**Source material**:
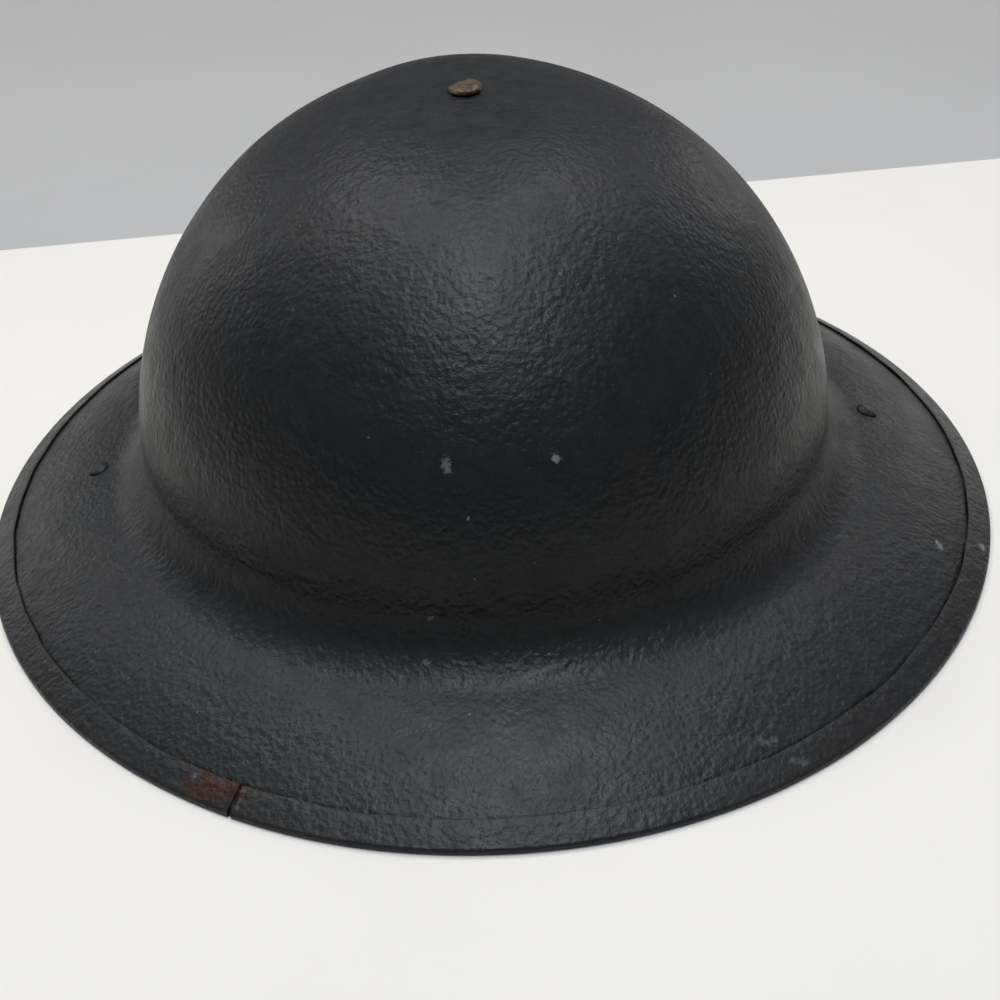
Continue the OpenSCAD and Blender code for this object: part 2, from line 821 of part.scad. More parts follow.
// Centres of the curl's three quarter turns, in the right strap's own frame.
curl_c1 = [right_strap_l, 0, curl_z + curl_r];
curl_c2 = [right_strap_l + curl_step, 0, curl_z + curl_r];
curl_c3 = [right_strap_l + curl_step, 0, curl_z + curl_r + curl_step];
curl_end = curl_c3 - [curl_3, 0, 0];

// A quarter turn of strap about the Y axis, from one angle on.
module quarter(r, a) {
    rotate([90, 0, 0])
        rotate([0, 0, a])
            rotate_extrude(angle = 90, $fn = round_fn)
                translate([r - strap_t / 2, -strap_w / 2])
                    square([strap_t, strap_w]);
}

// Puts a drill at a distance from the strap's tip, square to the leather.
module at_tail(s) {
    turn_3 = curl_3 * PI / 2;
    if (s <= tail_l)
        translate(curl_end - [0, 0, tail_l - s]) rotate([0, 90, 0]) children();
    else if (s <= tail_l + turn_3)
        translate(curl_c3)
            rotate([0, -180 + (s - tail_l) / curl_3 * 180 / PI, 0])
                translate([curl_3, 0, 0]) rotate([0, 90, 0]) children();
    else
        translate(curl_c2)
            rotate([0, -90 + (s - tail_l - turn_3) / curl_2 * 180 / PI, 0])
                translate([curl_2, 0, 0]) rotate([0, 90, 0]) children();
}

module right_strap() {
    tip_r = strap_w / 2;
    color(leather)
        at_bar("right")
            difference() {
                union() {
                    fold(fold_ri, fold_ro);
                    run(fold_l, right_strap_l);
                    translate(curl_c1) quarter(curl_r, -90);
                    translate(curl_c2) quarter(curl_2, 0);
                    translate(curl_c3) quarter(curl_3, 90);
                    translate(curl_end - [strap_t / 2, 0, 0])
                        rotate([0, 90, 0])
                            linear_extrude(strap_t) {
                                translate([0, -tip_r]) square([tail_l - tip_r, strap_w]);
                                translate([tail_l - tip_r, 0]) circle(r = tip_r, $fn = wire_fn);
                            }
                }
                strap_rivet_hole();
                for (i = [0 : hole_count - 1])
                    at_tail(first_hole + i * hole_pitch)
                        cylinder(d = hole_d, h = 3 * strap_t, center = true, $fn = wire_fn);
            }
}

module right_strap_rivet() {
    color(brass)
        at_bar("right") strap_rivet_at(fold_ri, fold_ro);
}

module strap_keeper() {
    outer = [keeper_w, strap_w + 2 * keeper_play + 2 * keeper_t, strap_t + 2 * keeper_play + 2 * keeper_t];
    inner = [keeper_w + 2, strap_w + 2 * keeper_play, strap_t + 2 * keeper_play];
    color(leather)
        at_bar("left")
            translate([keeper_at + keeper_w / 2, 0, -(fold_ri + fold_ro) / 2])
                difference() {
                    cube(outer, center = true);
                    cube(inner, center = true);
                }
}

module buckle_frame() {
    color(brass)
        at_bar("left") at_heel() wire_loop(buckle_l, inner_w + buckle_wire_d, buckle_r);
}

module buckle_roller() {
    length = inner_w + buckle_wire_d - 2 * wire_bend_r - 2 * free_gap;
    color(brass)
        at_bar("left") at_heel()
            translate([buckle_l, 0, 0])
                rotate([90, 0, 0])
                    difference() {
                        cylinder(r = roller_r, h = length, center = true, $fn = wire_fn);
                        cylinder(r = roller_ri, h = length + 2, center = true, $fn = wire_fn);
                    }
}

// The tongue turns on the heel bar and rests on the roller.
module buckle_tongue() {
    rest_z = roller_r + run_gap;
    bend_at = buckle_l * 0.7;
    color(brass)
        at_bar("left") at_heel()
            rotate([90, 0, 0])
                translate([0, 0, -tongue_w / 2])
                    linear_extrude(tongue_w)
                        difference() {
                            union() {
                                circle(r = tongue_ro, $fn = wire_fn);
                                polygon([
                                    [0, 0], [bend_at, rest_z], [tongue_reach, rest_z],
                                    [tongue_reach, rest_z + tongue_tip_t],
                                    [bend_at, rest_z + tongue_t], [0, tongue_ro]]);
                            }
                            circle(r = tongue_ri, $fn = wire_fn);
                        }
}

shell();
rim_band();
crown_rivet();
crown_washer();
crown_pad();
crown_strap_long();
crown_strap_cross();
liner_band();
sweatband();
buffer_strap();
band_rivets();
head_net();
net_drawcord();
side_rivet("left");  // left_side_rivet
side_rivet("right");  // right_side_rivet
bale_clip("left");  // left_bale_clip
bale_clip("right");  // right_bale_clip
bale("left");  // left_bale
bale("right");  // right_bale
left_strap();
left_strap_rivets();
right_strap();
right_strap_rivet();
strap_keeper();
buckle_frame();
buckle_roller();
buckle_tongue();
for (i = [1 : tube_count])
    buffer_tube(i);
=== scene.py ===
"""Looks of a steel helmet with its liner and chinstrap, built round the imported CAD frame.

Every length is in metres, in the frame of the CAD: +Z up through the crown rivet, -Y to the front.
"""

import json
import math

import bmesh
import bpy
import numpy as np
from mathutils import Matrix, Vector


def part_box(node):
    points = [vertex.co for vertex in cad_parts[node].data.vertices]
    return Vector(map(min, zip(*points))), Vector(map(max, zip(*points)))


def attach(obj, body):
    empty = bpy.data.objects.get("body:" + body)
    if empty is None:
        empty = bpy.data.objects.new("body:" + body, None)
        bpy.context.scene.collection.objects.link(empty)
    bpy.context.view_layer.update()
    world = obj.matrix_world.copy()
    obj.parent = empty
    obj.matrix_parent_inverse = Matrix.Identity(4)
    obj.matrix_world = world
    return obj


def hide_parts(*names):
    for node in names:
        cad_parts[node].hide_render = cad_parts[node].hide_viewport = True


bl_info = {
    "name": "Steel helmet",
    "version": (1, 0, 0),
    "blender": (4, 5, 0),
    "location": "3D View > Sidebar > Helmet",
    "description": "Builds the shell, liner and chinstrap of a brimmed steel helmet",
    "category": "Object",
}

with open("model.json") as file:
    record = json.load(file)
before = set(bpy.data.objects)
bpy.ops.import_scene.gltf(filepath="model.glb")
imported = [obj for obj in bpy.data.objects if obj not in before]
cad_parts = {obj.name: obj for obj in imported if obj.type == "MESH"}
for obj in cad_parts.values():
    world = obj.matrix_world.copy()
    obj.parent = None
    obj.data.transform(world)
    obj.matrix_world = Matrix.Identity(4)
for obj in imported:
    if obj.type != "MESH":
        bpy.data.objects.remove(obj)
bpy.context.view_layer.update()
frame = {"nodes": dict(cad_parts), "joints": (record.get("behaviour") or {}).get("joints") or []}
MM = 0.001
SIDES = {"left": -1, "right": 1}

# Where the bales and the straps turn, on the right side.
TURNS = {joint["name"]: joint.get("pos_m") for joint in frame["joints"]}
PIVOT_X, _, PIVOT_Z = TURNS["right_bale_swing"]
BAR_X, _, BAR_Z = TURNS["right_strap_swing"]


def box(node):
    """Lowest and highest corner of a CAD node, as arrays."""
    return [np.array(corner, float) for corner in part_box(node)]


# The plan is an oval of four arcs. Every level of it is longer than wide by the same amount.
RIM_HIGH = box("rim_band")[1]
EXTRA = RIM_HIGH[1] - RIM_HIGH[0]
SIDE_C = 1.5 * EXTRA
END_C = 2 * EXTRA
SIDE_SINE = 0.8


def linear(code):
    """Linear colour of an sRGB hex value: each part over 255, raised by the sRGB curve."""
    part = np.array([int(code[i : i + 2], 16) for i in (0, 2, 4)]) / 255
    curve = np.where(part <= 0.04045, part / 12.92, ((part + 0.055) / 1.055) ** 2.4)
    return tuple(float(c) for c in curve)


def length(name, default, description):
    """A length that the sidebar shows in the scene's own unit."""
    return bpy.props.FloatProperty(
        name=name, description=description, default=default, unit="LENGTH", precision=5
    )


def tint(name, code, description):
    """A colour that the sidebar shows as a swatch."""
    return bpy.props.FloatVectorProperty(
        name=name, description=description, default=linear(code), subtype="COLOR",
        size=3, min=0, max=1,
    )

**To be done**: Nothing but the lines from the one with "liner_band();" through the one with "obj.matrix_world = Matrix.Identity(4)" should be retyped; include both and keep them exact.

**Expected answer**:
liner_band();
sweatband();
buffer_strap();
band_rivets();
head_net();
net_drawcord();
side_rivet("left");  // left_side_rivet
side_rivet("right");  // right_side_rivet
bale_clip("left");  // left_bale_clip
bale_clip("right");  // right_bale_clip
bale("left");  // left_bale
bale("right");  // right_bale
left_strap();
left_strap_rivets();
right_strap();
right_strap_rivet();
strap_keeper();
buckle_frame();
buckle_roller();
buckle_tongue();
for (i = [1 : tube_count])
    buffer_tube(i);
=== scene.py ===
"""Looks of a steel helmet with its liner and chinstrap, built round the imported CAD frame.

Every length is in metres, in the frame of the CAD: +Z up through the crown rivet, -Y to the front.
"""

import json
import math

import bmesh
import bpy
import numpy as np
from mathutils import Matrix, Vector


def part_box(node):
    points = [vertex.co for vertex in cad_parts[node].data.vertices]
    return Vector(map(min, zip(*points))), Vector(map(max, zip(*points)))


def attach(obj, body):
    empty = bpy.data.objects.get("body:" + body)
    if empty is None:
        empty = bpy.data.objects.new("body:" + body, None)
        bpy.context.scene.collection.objects.link(empty)
    bpy.context.view_layer.update()
    world = obj.matrix_world.copy()
    obj.parent = empty
    obj.matrix_parent_inverse = Matrix.Identity(4)
    obj.matrix_world = world
    return obj


def hide_parts(*names):
    for node in names:
        cad_parts[node].hide_render = cad_parts[node].hide_viewport = True


bl_info = {
    "name": "Steel helmet",
    "version": (1, 0, 0),
    "blender": (4, 5, 0),
    "location": "3D View > Sidebar > Helmet",
    "description": "Builds the shell, liner and chinstrap of a brimmed steel helmet",
    "category": "Object",
}

with open("model.json") as file:
    record = json.load(file)
before = set(bpy.data.objects)
bpy.ops.import_scene.gltf(filepath="model.glb")
imported = [obj for obj in bpy.data.objects if obj not in before]
cad_parts = {obj.name: obj for obj in imported if obj.type == "MESH"}
for obj in cad_parts.values():
    world = obj.matrix_world.copy()
    obj.parent = None
    obj.data.transform(world)
    obj.matrix_world = Matrix.Identity(4)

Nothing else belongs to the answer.